ECLI:NL:PHR:2000:AA5322
Parket bij de Hoge Raad
- M.J. Hartkamp
- Rechtspraak.nl
Ongelijke behandeling van mannen en vrouwen in sociale zekerheid en scholingsregelingen
In deze zaak, die voortvloeit uit een eerdere beschikking van de Hoge Raad, werd de vraag behandeld of de regeling van het Scholingsbesluit, die bijstandsverlening beëindigt wanneer een bijstandsgerechtigde wetenschappelijk dagonderwijs aanvangt, maar niet wanneer deze wetenschappelijk avondonderwijs aanvangt, leidt tot ongelijke behandeling van mannen en vrouwen. De verzoekster, een alleenstaande moeder, stelde dat deze regeling vooral vrouwen benadeelt, omdat zij vaker hoofd van een éénoudergezin zijn en daardoor minder mogelijkheden hebben om avondonderwijs te volgen. De Hoge Raad oordeelde dat het Hof Arnhem in zijn beschikking van 16 februari 1999 de vragen van de Hoge Raad correct had beantwoord en dat de gemeente geen verweer had gevoerd tegen de stelling van de verzoekster.

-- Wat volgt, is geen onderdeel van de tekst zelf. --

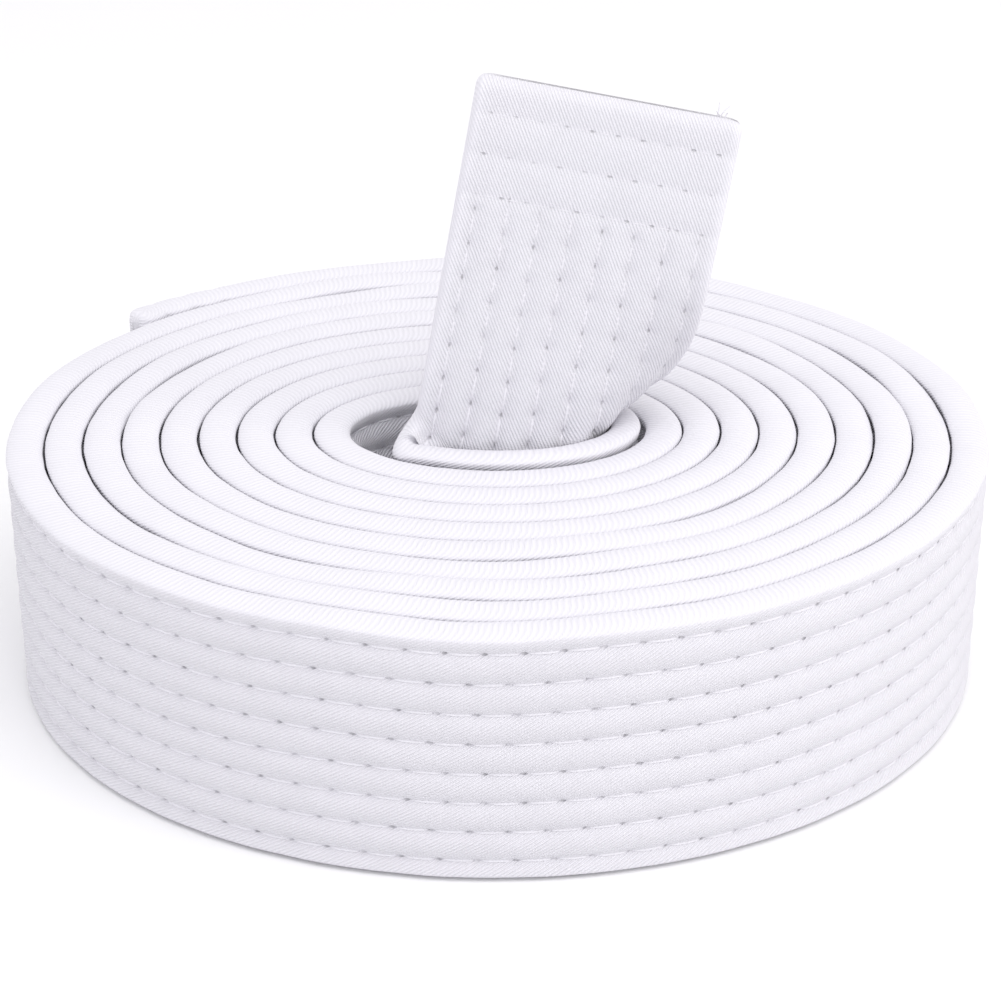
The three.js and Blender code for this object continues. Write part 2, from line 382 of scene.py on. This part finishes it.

De conclusie van de Advocaat-Generaal strekte tot verwerping van het principale beroep, waarbij werd gesteld dat de ongelijkheid in behandeling gerechtvaardigd kan worden door de doelstelling van de regeling, namelijk de inschakeling in de arbeid van bijstandsgerechtigden. Het Hof oordeelde dat de regeling een geschikt en noodzakelijk middel is om deze doelstelling te bereiken, ook al is er sprake van indirecte discriminatie. De zaak benadrukt de noodzaak om bijstandsregelingen te evalueren op hun impact op verschillende groepen, met name vrouwen, en de effectiviteit van beleid gericht op sociale gelijkheid.